ON THE TUNNEYSIDE of SPORTS July 30, 2012 # 395 Coming up next…Being on a Pedestal !
After further review…”The trouble with putting people on a pedestal”, someone once told me, “is there’s not much room to move around”. And people like to have room to move around. Webster defines “to put on a pedestal” as “to glorify; idealize”. Most of those elevated to pedestal status are not seeking adulation, but accept it with humility. Please understand; granting an honor or recognizing one’s achievement is perfectly acceptable.

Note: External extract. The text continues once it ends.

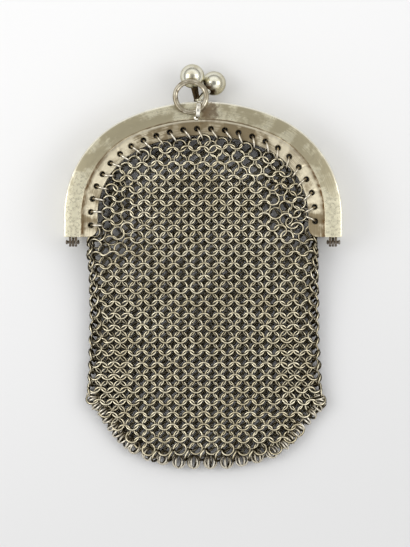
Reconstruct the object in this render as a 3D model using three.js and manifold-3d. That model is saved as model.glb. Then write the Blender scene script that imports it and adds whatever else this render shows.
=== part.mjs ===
// A small silver coin purse of ring mesh on a hinged, arched frame with a kissing ball clasp.
// It lies flat on its back: +X is to the right, +Y towards the clasp, +Z up, in millimetres.
// The frame is two stamped half shells, hinged at the feet of their legs. Each has a row of holes
// in its inner flange, and the rim rings of the mesh bag pass through them.
import * as THREE from "three";
import { mergeVertices } from "three/addons/utils/BufferGeometryUtils.js";
import Module from "manifold-3d";

const wasm = await Module();
wasm.setup();

// Frame outline: a three-centred arch on two short straight legs, drawn at its outer edge. Each
// shoulder turns through SHOULDER_SWEEP degrees, and the flatter crown joins the two.
const ARCH_HALF_WIDTH = 35.0;
const SHOULDER_RADIUS = 27.0;
const SHOULDER_SWEEP = 65.8;
const LEG_LENGTH = 5.3;

// Section of one frame half.
const HALF_DEPTH = 5.5;
const PARTING_GAP = 0.2;
const SHEET = 0.8;
const BAND_WIDTH = 4.4;
const FLANGE_WIDTH = 4.0;
const STEP_DEPTH = 1.4;
const EDGE_CHAMFER = 0.4;
const FLANGE_CORNER = 2.2;

// Row of holes in each flange, and the rim rings that pass through them.
const HOLE_COUNT = 25;
const HOLE_RADIUS = 0.68;
const HOLE_FROM_EDGE = 1.65;
const LAST_HOLE_HEIGHT = 2.4;
const RING_RADIUS = 1.5;
const RING_WIRE_RADIUS = 0.25;

// Hinges at the feet of the legs.
const HINGE_CLEARANCE = 0.15;
const KNUCKLE_RADIUS = 1.15;
const KNUCKLE_LENGTH = 0.58;
const KNUCKLE_GAP = 0.14;
const KNUCKLE_INSET = 1.2;
const PIN_RADIUS = 0.38;
const PIN_CLEARANCE = 0.14;
const PIN_HEAD_RADIUS = 0.6;
const PIN_HEAD_LENGTH = 0.45;
const PIN_STAND_OUT = 0.4;

// Clasp: two balls that snap past each other. The left one stands on the back half and leans to the
// front, the right one stands on the front half and leans to the back. A tenon holds each arm.
const BALL_RADIUS = 3.05;
const BALL_SPREAD = 2.72;
const BALL_GAP = 0.3;
const LEFT_BALL_HEIGHT = 6.5;
const RIGHT_BALL_HEIGHT = 4.8;
const LEFT_ARM_FOOT = -1.45;
const RIGHT_ARM_FOOT = -1.05;
const ARM_FOOT_RADIUS = 0.7;
const ARM_TIP_RADIUS = 1.05;
const COLLAR_RADIUS = 0.9;
const COLLAR_HEIGHT = 0.4;
const TENON_RADIUS = 0.45;
const RIVET_CLEARANCE = 0.28;
const RIVET_HEAD_RADIUS = 0.9;
const RIVET_HEAD_HEIGHT = 0.45;

// Carrying ring, and the staple for it, which is soldered on the front band.
const CARRY_RING_RADIUS = 3.9;
const CARRY_WIRE_RADIUS = 0.55;
const CARRY_RING_SWING = 119;
const CARRY_RING_TILT = 8;
const CARRY_RING_LIFT = 0.3;
const STAPLE_OFFSET = -1.2;
const STAPLE_MARGIN = 0.1;
const STAPLE_THICKNESS = 0.5;
const STAPLE_WIDTH = 1.1;
const STAPLE_CLEARANCE = 0.65;
const STAPLE_TURN = 4;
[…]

Unfortunately, we have seen too many leaders who have ascended to the top, then forgot that what got them there was their T*E*A*M. Leading by recognizing others is an essential part of leadership. Some who become leaders become powerful, then sit atop that pedestal and shut others out. Most become leaders because of what they know, and too often forget the art of listening. It may be that they don’t forget to listen, but choose not to for self-serving ends. It’s a paradox of power.
This may have been the case with former and now-deceased Penn State football coach Joe Paterno, whom I admired for many decades. It’s common in corporate America as well. The HBO film “Too Big To Fail” provides such an example. In Paterno’s case, it is obvious he overestimated the importance of his renowned football program compared to the child protection issues taking place around him. JoPa’s statement of “I should have done more” came too late.
A different figure dropped from his pedestal in Columbus, Ohio when Ohio State University’s football Coach Jim Tressel, aware of misconduct on the part of his players, put winning ahead of integrity. He was fired, as was Paterno. But OSU president E. Gordon Gee tried to resurrect Tressel on that pedestal when he said “I’m just hopeful the coach doesn’t fire me”. President Gee then resigned.
When college football coaches’ salaries far exceed those of college presidents, which we find on many campuses today, we have lost the value of our higher educational system. The funds generated by football do support many programs and services that would otherwise go vacant. Yet, when those in charge overshadow the real essence of their educational institutions with their power, often called executive bullying, someone has to step-up. The NCAA did.
Will you treat your leadership position as a privilege not a right?